Quirico described another conversation with a radical who said bragged of killing an entire Christian family.

 "I killed them because they were Christians," he quoted the radical as saying, adding that the assassin didn't know if his victims were "Maronites, Catholics, Melkites, Chaldeans, Orthodox … just that they were Christians."

"The fact of being Christian was all it took to justify a death sentence," Quirico wrote.

Regarding Iraq, the country's senior Catholic leader described what he called a "mortal exodus" of Christians during a Dec. 14 speech in Rome.

According to Patriarch Louis Sako, more than 1,000 Christians have been killed in Iraq since the U.S.-led invasion in 2003, while scores of others have been "kidnapped and tortured." He said 62 churches and monasteries have been attacked.

Sako cited a recent estimate from the U.N. High Commission for Refugees that 850,000 Christians have left Iraq since 2003, by some estimates representing almost two-thirds of the country's Christian population.

That exodus, he added, includes both Orthodox and Catholics.

"We feel forgotten and isolated," Sako said. "We sometimes wonder, if they kill us all, what would be the reaction of Christians in the West? Would they do something then?"

Sako spoke as part of a Rome conference organized by the Religious Freedom Project at Georgetown University, part of the Berkley Center for Religion, Peace and World Affairs.

Meanwhile in Ukraine, voices within the country's Catholic minority are sounding alarms about mounting intimidation from security forces loyal to pro-Russian President Viktor Yanukovych.

The Greek Catholic Church, which claims three to five million followers in Ukraine out of a total population of 44 million, has long been an important force supporting democratic reform. The church's bishops recently issued a statement condemning crackdowns on protestors, while the Greek Catholic University in Lviv, the only Catholic university in the former Soviet sphere, offers one of the few public spaces where criticism of the government can be voiced.

Now, those Catholic activists find themselves at risk.

A Dec. 11 memorandum from officials at the university describes a series of ominous gestures from government officials.

"Police officers have already visited [the university] and interrogated the Dean of the School of Humanities and a few of his colleagues in an attempt to collect information about the students who participated in the demonstrations," the memo says.

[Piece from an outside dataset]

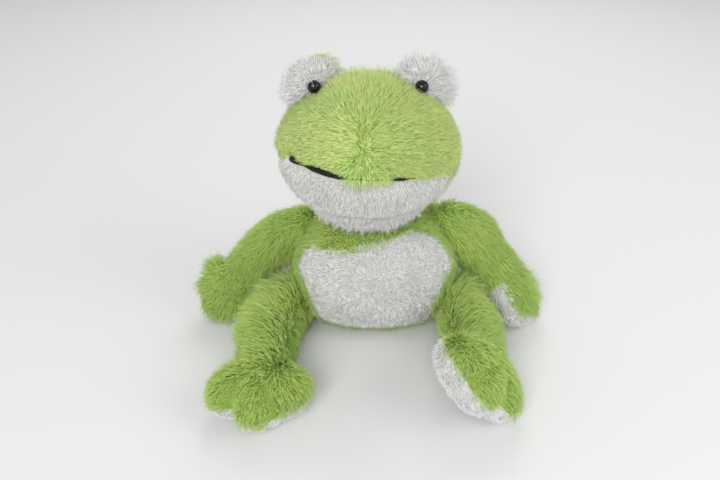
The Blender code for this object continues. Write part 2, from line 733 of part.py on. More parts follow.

"A few criminal cases have been opened against students and professors. Some students are put under psychological pressure while getting phone calls attempting to interrogate them about their involvement with protests, even warning them not to continue their participation in the demonstrations and insisting that they become 'internet silent'."

According to the memo, the government has also refused to recognize the university's rector and to withhold accreditation for its programs, ostensibly because the rector is a Ukrainian born in Poland and thus technically not a citizen. In reality, officials suspect the agenda is not tighten the screws.

As the protests in Ukraine have gathered force, they've also drawn support from other Christian denominations, including the Orthodox Church of the Kyiv Patriarchate. There, too, Christians of different backgrounds find themselves in the same boat.

In his La Stampa interview, Francis referred to a Catholic pastor he'd known in Germany who was working on the beatification cause of a priest killed by the Nazis for teaching catechism to children. A Lutheran minister had been killed for the same offense, and Francis said the pastor went to his bishop and said he'd keep working on the cause only if the two figures could be beatified together.

"That's the ecumenism of blood," Francis said. "It exists today too, all you have to do is read the papers."

In light of current events in Syria, Iraq and Ukraine, the pope likely would get no argument in those neighborhoods.